Garrett Snuff Mill, also known as the George W. Helme Company, is a historic snuff tobacco mill complex located at Yorklyn, New Castle County, Delaware. The complex includes 14 contributing buildings built between 1846 and 1901. The buildings are architecturally unified as most are built of brick, with the two earliest mills constructed of stone. The Garrett family introduced the manufacture of snuff to Delaware. The complex housed a snuff manufacturing operation until 1954.

It was listed on the National Register of Historic Places in 1978. The buildings were later incorporated into the Garrett Snuff Mills Historic District, which was listed on the National Register of Historic Places in 1980..

== History ==

=== Garrett family ===
In the early 1730s, John Garrett I built several mills on the banks of Red Clay Creek in Yorklyn, Delaware, including a grist mill. He originally had three partners, but bought them out with the profits from the mill. His son and later descendants took over the business. The name changed as different family members took over the business. It was renamed to Levi Garrett and Sons when his son and grandsons took over, and then to Willam E. Garrett Company, and then William E. Garrett and Sons.

When John Garrett died in 1757, the mill passed onto his son, Captain John Garrett II, who also built a snuff mill. John Garrett II's first product was Garrett Scotch Snuff', which product received the seventh trademark in the United States, in 1870.

In 1803, John Garrett II's sons, Levi and Horatio, took over the company. Horatio took the grist mill and Levi was given the snuff mill.

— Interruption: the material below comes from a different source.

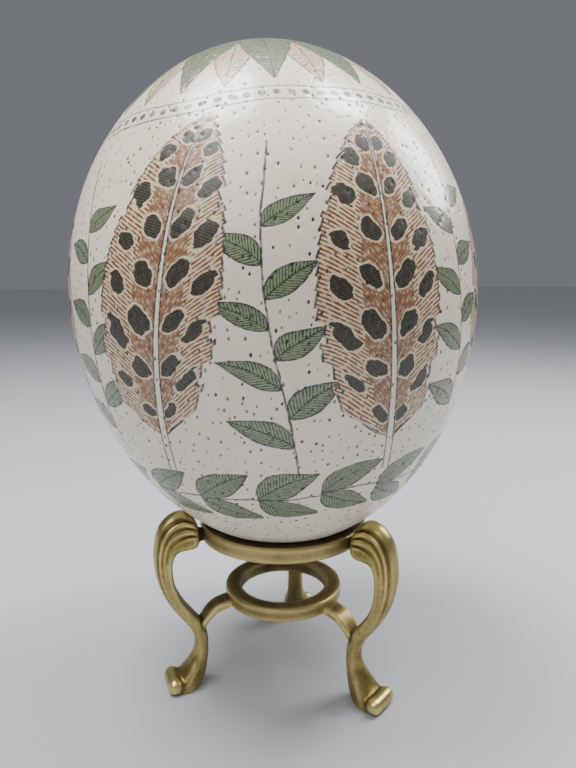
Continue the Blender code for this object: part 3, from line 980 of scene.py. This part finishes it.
# ---------------------------------------------------------------------------------------------
# The setting: a plain pale floor, soft studio light and the camera at the photo's viewing angle.
FLOOR_SIZE = 40.0
FLOOR_COLOR = (0.40, 0.41, 0.43)
SKY_COLOR = (0.62, 0.66, 0.72)
SKY_STRENGTH = 0.27
LIT_MIDDLE = Vector((0, 0, 0.12))
bpy.ops.mesh.primitive_plane_add(size=FLOOR_SIZE, location=(0, 0, 0))
floor = bpy.context.object
floor.name = "floor"
floor_paint = bpy.data.materials.new("Pale floor")
floor_paint.use_nodes = True
floor_shader = floor_paint.node_tree.nodes["Principled BSDF"]
floor_shader.inputs["Base Color"].default_value = (*FLOOR_COLOR, 1)
floor_shader.inputs["Roughness"].default_value = 0.7
floor.data.materials.append(floor_paint)

world = bpy.data.worlds.new("Studio")
world.use_nodes = True
sky = world.node_tree.nodes["Background"]
sky.inputs["Color"].default_value = (*SKY_COLOR, 1)
sky.inputs["Strength"].default_value = SKY_STRENGTH
bpy.context.scene.world = world

SOFT_LIGHTS = (
    # name, place in metres, size in metres, power in watts
    ("softbox_over_left", (-0.24, -0.06, 0.90), (0.34, 0.34), 9.5),
    ("softbox_over_right", (0.31, 0.13, 0.86), (0.16, 0.24), 4.5),
    ("softbox_back_right", (0.55, 0.36, 0.58), (0.26, 0.36), 4.5),
    ("softbox_front", (-0.35, -0.80, 0.95), (0.8, 0.6), 4.6),
    ("softbox_overhead", (0.0, -0.15, 1.30), (1.2, 1.2), 8.5),
)
for name, place, size, power in SOFT_LIGHTS:
    light = bpy.data.lights.new(name, "AREA")
    light.shape = "RECTANGLE"
    light.size, light.size_y = size
    light.energy = power
    lamp = bpy.data.objects.new(name, light)
    lamp.location = place
    lamp.rotation_euler = (LIT_MIDDLE - Vector(place)).to_track_quat("-Z", "Y").to_euler()
    bpy.context.scene.collection.objects.link(lamp)

OVERHEAD_POWER = 0.5
OVERHEAD_SPREAD = math.radians(70)
overhead = bpy.data.lights.new("overhead_glow", "SUN")
overhead.energy = OVERHEAD_POWER
overhead.angle = OVERHEAD_SPREAD
bpy.context.scene.collection.objects.link(bpy.data.objects.new("overhead_glow", overhead))

CAMERA_AT = (0.03384, -0.1929, 0.13283)
CAMERA_TURN = (80.526, 0.318, 8.745)
CAMERA_LENS = 28.125
view = bpy.data.cameras.new("photo_view")
view.lens = CAMERA_LENS
view.sensor_width = 36
view.clip_start = 0.01
camera = bpy.data.objects.new("photo_view", view)
camera.location = CAMERA_AT
camera.rotation_euler = [math.radians(turn) for turn in CAMERA_TURN]
bpy.context.scene.collection.objects.link(camera)
bpy.context.scene.camera = camera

In 1819, one of Levi's employees obtained a patent for a device to save labor in making snuff and Levi obtained a license to use the product, allowing him to gain an advantage on his competitors. He opened a store in Philadelphia to sell their snuff and other tobacco products, and his two sons, George and William, joined the company. In 1824, the company was renamed to Levi Garrett & Sons.

In 1833, Levi died and George sold his shared to William.

In 1846 William built Mill #1, which was a large stone structure and the oldest extant structure on the site. It was rebuilt in 1858 after sustaining fire damage.

Mill 4 was constructed three years later, in 1849. This was known as Mill 4 and not Mill 2 as the numbering system was established at a later point. This mill was enlarged in 1884.

In 1857, William's sons, William Jr. and Walter, joined the company, and the company was renamed to W.E. Garrett & Sons. The second mill was built in 1860.

On November 10, 1877, a fire burned the entire business down, causing $50,000 to $75,000 in damage. The mill was rebuilt within a year.

A third mill was built in 1884. This is the most architecturally detailed mill at the site.

William E. Garrett Sr. died in 1885. In 1895, upon Walter Garrett's death, and William Garrett Jr. having no interest in continuing to run the business, the company was sold to three of his employees for one dollar. Within three years, this company merged with three other companies to become the Atlantic Snuff Company.

=== Acquisitions ===
James Buchanan Duke, the owner of the American Tobacco Company, acquired the Atlantic Snuff Company in 1900 and it became part of the American Snuff Company, a subsidiary trust of the American Tobacco Company. However, the American Snuff Company lost the mill in 1911, when the American Tobacco Company and its co-defendants were broken up following the Supreme Court of the United States decision in United States v. American Tobacco Co. The George W. Helme Company obtained the Garrett mill after the dissolution of American Tobacco Company. The dissolution resulted in three new snuff companies being created, with George W. Helme Company receiving the Garrett Mill and the American Snuff Company receiving the Garrett Mill trademarks.

=== Closure ===
By the 1950s the Garrett Snuff Mill could no longer compete in the marketplace because of its outdated machinery. The factory in Yorklyn had produced only 2 million pounds of snuff a year after 1945, which only amounted to about 5 percent of the country's total. Its machinery was from the 1880s and Helme did not consider modernization of the equipment. On October 1, 1954, stopped operations, laid off 75 men, scrapped the machinery, and sold all the structures.